**SOURCE DATA**
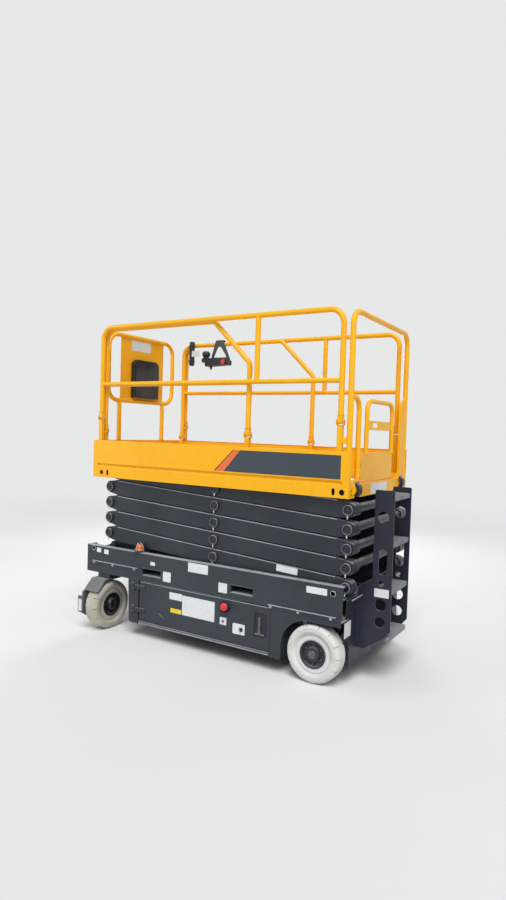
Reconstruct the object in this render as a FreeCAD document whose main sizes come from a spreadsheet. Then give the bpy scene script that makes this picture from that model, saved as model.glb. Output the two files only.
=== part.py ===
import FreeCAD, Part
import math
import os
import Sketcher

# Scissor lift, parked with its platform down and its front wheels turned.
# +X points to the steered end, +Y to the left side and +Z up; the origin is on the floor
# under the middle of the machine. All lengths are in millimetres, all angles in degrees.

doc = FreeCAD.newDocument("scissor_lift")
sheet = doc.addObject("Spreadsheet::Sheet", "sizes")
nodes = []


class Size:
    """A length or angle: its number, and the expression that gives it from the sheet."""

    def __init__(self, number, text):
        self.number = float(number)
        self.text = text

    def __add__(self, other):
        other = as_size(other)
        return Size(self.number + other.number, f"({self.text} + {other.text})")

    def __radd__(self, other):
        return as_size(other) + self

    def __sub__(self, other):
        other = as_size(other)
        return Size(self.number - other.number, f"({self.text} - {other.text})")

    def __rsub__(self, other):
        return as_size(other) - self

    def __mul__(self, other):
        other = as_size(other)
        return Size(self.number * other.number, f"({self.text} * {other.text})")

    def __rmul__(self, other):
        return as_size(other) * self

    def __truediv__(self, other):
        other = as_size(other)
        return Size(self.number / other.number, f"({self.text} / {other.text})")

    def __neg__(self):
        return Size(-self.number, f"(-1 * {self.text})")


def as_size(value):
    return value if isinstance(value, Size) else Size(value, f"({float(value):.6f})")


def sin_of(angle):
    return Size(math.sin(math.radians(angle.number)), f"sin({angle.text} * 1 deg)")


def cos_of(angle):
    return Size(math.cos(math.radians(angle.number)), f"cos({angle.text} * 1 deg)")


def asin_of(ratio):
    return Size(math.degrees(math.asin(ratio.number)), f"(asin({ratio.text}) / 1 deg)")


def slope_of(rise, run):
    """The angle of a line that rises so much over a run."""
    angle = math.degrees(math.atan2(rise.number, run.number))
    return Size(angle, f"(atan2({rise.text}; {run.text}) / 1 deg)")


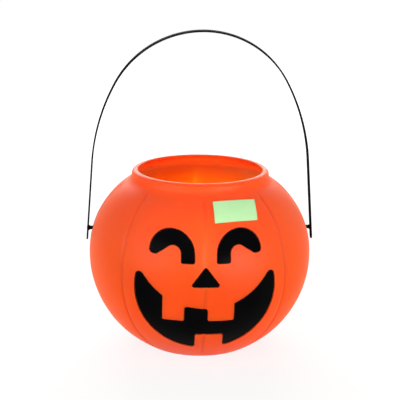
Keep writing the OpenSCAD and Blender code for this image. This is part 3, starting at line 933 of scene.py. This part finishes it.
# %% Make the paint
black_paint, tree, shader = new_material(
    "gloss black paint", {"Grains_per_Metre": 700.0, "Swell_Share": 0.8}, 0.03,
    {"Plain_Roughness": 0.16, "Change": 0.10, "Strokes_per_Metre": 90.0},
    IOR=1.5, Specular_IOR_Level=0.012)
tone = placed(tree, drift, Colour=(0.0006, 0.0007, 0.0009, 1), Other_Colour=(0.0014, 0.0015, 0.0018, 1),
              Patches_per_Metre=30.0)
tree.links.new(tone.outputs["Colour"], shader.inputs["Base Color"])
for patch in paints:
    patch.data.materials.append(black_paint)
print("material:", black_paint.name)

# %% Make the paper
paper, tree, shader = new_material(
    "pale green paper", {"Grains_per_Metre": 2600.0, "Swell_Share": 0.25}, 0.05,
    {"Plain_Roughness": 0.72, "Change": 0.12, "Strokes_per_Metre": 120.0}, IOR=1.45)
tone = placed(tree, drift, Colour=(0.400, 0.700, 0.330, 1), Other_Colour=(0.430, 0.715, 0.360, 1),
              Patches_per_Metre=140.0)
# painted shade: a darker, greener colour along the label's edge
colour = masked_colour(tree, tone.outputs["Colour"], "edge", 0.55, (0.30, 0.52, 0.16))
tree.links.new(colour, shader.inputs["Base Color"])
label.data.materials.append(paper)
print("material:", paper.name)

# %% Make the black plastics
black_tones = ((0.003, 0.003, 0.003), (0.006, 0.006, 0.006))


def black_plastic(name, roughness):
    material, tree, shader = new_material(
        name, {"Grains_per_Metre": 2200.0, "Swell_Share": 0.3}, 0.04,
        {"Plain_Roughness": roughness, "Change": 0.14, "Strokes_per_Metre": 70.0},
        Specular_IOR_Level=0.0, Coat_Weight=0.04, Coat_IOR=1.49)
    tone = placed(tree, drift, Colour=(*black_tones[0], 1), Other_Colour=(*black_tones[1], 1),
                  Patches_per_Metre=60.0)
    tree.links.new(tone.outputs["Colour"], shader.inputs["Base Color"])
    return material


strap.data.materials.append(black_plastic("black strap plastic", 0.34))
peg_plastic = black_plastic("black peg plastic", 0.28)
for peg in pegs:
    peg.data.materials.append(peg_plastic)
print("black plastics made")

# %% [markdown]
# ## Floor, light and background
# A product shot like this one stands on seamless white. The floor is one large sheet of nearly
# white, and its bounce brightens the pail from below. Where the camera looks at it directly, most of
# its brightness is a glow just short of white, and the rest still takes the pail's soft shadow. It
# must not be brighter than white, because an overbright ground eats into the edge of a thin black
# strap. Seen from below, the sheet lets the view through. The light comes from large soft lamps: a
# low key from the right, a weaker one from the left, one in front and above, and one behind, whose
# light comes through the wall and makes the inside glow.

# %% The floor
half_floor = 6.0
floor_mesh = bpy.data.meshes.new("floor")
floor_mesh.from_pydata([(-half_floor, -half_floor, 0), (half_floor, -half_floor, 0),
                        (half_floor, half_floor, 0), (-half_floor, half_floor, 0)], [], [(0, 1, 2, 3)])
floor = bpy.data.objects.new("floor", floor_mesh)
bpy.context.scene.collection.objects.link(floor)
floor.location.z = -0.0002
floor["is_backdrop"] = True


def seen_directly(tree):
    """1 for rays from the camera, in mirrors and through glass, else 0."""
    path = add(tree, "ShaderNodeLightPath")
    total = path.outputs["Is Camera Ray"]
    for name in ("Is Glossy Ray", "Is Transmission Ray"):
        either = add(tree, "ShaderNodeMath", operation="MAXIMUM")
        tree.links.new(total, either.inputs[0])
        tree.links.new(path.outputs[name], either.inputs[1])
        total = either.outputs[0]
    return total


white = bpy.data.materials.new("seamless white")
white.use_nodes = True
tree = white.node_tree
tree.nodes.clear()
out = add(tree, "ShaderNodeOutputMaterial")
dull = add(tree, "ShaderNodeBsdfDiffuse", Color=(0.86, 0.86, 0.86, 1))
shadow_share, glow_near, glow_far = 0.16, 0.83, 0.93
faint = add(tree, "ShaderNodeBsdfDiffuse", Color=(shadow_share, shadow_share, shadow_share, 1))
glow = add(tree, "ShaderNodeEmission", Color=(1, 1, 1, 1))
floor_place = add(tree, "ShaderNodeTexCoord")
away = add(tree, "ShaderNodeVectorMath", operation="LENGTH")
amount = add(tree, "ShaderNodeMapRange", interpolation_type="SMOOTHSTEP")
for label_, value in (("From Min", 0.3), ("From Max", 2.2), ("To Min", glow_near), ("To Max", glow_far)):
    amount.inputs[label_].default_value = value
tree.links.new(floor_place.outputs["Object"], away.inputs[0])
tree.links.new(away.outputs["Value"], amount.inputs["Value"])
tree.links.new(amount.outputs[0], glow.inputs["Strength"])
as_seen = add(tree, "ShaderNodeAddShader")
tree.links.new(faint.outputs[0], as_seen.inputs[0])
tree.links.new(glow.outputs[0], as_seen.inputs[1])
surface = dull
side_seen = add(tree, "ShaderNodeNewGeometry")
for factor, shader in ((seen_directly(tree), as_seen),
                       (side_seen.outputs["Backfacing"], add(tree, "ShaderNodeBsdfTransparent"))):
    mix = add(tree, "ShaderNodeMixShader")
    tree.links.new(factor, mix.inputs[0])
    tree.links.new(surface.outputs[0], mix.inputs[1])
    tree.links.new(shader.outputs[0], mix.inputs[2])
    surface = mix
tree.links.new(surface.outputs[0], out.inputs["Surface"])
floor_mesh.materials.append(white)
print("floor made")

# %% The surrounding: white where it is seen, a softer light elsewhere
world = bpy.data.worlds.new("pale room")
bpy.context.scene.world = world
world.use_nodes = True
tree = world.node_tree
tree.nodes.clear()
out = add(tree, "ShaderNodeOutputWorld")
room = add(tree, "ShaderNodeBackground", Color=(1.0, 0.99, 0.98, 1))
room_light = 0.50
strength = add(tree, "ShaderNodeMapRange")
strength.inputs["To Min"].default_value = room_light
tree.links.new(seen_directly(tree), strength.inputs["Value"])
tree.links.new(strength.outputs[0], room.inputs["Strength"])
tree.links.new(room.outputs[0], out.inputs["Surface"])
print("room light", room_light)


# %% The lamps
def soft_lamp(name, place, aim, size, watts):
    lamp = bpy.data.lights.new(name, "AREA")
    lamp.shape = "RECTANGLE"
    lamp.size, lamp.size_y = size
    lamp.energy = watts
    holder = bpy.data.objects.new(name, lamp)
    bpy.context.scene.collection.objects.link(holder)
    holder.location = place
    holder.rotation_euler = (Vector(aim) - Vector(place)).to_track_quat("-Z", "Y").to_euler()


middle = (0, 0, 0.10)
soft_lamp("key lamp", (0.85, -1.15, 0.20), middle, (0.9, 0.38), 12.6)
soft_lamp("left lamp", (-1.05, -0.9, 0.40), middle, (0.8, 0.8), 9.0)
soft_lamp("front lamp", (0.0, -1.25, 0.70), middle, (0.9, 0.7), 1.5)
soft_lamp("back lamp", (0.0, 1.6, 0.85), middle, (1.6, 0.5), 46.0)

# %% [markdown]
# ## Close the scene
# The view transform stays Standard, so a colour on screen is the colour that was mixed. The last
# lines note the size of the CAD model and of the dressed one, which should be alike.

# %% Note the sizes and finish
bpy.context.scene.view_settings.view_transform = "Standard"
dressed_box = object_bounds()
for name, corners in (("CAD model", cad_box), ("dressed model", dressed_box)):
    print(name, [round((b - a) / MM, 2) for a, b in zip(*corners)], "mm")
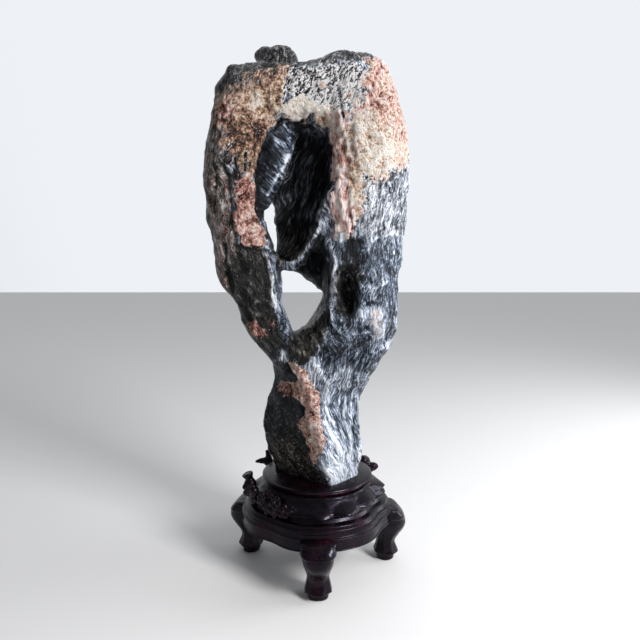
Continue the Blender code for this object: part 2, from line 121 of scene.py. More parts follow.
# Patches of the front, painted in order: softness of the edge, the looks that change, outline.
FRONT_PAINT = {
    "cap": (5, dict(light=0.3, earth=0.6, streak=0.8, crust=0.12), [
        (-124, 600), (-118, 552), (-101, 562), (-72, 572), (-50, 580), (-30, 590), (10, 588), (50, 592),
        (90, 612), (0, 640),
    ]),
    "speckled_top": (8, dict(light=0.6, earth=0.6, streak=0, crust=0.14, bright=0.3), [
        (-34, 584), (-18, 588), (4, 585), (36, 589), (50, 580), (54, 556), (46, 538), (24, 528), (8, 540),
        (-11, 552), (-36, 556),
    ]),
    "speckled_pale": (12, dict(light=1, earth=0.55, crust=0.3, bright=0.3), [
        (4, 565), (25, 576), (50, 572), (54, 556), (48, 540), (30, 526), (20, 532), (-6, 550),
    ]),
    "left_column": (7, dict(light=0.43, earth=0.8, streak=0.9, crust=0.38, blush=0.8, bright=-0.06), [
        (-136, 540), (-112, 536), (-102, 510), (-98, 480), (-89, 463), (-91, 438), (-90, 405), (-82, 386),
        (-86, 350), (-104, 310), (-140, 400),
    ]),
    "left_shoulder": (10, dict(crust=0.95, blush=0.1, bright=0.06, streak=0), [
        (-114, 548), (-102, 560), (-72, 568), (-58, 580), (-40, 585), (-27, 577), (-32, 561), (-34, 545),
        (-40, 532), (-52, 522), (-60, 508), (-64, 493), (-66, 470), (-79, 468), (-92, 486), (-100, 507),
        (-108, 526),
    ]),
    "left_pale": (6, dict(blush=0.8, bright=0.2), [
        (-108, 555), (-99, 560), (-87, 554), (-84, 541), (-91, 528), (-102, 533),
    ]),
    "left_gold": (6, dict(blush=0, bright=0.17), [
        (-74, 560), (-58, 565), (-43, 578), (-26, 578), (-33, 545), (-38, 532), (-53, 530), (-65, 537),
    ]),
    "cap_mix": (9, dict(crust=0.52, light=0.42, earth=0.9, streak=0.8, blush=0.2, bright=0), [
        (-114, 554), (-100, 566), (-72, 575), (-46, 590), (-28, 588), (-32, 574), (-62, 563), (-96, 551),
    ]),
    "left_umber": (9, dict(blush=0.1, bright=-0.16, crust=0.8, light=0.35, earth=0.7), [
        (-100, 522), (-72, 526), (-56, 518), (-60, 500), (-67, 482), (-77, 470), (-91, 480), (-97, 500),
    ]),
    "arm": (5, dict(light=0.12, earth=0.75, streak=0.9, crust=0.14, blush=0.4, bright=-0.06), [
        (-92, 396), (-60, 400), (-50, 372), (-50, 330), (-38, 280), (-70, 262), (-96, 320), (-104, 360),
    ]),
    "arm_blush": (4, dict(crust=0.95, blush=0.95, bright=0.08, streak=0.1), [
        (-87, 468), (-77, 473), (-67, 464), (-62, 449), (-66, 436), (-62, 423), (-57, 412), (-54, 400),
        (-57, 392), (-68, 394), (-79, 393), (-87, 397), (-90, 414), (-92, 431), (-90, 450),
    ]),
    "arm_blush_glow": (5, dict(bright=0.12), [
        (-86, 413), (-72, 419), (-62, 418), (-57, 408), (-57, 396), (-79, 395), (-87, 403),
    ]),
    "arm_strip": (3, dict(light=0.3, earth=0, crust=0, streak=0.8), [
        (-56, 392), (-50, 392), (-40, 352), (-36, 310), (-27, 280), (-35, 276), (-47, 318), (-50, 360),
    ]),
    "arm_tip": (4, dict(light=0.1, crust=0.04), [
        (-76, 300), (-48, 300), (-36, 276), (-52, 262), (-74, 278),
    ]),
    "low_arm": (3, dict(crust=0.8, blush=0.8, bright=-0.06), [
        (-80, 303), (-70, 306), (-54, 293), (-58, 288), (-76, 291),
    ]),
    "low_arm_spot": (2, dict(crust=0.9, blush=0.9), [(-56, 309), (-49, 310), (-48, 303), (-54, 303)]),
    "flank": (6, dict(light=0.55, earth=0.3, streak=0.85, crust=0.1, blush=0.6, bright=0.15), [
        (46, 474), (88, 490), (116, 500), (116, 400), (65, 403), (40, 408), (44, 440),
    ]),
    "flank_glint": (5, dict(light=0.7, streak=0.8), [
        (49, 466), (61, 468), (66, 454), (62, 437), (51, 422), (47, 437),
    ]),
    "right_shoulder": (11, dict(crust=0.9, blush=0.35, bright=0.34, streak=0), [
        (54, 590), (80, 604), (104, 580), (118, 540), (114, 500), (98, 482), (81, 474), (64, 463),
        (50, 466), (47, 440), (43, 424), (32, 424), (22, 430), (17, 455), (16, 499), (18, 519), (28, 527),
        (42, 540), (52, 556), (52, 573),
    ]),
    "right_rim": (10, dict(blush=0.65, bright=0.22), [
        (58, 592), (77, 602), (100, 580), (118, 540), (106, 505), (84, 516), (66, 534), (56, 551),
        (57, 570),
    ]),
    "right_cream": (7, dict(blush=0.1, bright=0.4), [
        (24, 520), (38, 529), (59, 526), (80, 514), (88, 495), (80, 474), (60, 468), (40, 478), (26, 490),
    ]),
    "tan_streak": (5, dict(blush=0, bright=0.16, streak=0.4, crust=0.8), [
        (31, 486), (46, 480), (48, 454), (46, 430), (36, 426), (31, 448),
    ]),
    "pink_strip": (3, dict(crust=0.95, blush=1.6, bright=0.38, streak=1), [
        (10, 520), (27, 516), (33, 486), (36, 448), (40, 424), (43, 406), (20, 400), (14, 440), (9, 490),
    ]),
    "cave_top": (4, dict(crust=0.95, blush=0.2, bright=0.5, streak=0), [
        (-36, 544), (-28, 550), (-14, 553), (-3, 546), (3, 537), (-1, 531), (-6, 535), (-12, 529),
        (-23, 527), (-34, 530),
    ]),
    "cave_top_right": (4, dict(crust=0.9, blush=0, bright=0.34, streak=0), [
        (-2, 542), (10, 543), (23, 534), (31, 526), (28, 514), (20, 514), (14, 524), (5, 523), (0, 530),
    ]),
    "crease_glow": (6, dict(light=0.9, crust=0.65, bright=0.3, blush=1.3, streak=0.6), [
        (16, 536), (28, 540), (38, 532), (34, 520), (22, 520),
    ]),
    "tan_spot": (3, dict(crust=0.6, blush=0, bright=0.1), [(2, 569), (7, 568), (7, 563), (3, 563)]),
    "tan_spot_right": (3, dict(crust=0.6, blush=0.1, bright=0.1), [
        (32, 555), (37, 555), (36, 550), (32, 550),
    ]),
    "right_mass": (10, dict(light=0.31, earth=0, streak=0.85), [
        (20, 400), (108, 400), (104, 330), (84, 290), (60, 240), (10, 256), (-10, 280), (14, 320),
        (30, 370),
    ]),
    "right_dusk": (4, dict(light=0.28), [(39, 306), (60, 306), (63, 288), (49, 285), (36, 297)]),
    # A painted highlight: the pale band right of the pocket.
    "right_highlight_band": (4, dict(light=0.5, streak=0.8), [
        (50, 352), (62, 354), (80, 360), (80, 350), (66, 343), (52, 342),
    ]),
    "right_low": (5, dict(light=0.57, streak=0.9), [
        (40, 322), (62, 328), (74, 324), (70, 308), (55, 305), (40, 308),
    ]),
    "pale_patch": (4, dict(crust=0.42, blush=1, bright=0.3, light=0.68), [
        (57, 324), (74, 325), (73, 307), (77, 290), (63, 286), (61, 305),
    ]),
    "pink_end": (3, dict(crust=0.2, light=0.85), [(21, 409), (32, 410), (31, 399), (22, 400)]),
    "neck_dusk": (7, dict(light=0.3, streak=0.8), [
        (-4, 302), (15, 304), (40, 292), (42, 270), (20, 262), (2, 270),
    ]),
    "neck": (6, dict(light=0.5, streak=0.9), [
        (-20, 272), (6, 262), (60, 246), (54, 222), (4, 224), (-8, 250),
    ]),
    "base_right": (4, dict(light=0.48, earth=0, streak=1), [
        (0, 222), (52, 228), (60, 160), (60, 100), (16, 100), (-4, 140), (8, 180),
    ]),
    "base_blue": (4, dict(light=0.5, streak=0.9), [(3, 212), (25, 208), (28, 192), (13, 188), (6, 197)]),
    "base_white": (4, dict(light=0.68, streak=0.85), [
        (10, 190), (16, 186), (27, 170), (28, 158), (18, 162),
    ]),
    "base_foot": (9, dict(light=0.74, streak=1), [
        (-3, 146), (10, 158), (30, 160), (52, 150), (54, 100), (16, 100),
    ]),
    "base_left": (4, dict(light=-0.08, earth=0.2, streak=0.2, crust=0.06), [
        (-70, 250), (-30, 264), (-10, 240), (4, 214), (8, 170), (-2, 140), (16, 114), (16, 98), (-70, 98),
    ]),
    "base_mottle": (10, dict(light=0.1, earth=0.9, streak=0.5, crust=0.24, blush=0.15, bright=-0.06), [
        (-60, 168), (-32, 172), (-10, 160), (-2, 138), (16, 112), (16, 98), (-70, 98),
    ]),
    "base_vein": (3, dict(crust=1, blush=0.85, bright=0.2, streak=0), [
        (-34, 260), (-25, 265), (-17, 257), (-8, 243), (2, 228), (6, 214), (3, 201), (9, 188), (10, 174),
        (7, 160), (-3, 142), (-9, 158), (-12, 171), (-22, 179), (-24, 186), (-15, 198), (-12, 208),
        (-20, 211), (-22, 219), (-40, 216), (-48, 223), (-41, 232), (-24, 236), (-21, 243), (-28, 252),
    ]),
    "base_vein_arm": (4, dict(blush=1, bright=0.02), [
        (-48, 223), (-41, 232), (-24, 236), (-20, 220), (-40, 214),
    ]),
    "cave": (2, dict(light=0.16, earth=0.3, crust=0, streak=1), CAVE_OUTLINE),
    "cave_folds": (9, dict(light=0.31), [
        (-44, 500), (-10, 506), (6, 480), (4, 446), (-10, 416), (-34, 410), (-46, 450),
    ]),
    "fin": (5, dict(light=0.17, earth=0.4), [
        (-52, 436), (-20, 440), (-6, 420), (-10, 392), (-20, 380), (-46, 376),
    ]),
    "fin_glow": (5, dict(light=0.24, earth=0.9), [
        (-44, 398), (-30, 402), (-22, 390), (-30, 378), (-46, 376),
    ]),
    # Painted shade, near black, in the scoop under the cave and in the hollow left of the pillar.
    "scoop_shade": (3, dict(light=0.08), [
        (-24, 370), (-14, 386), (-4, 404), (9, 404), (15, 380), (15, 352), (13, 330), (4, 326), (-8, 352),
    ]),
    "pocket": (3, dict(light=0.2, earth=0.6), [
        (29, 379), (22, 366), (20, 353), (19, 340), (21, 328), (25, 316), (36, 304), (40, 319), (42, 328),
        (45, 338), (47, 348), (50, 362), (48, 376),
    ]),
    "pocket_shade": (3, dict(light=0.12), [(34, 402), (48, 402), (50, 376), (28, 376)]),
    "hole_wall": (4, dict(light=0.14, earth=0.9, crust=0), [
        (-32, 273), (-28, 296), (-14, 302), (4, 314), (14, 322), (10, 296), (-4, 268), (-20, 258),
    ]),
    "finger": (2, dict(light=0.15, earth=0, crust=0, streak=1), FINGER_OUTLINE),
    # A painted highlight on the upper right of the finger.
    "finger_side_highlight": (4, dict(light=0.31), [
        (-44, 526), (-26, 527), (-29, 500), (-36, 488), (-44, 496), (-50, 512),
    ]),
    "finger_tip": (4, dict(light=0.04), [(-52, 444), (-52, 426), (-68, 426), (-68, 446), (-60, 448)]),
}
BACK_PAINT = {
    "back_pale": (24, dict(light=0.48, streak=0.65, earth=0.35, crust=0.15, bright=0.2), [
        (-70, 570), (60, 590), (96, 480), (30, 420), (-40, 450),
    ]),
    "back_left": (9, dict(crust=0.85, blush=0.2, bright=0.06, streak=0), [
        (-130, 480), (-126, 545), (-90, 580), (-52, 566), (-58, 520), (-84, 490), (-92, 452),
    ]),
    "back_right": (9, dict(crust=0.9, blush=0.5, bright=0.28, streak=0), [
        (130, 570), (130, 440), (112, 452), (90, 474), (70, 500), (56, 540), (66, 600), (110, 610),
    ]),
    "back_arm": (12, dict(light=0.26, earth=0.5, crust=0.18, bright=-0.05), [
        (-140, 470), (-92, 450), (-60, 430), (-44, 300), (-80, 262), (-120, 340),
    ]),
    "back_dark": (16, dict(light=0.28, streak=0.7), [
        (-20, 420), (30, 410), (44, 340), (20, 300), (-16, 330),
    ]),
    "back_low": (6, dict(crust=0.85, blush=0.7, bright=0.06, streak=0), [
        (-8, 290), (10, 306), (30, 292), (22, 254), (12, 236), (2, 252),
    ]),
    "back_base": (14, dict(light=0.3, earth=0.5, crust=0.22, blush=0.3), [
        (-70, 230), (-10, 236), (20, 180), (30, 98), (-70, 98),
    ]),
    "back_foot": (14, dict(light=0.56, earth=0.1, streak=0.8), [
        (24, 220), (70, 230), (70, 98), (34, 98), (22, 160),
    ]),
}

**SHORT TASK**
Scan the records for the string "FreeCAD". Copy each line in which it appears.

**PROBLEM SOLUTION**
Reconstruct the object in this render as a FreeCAD document whose main sizes come from a spreadsheet. Then give the bpy scene script that makes this picture from that model, saved as model.glb. Output the two files only.
import FreeCAD, Part
doc = FreeCAD.newDocument("scissor_lift")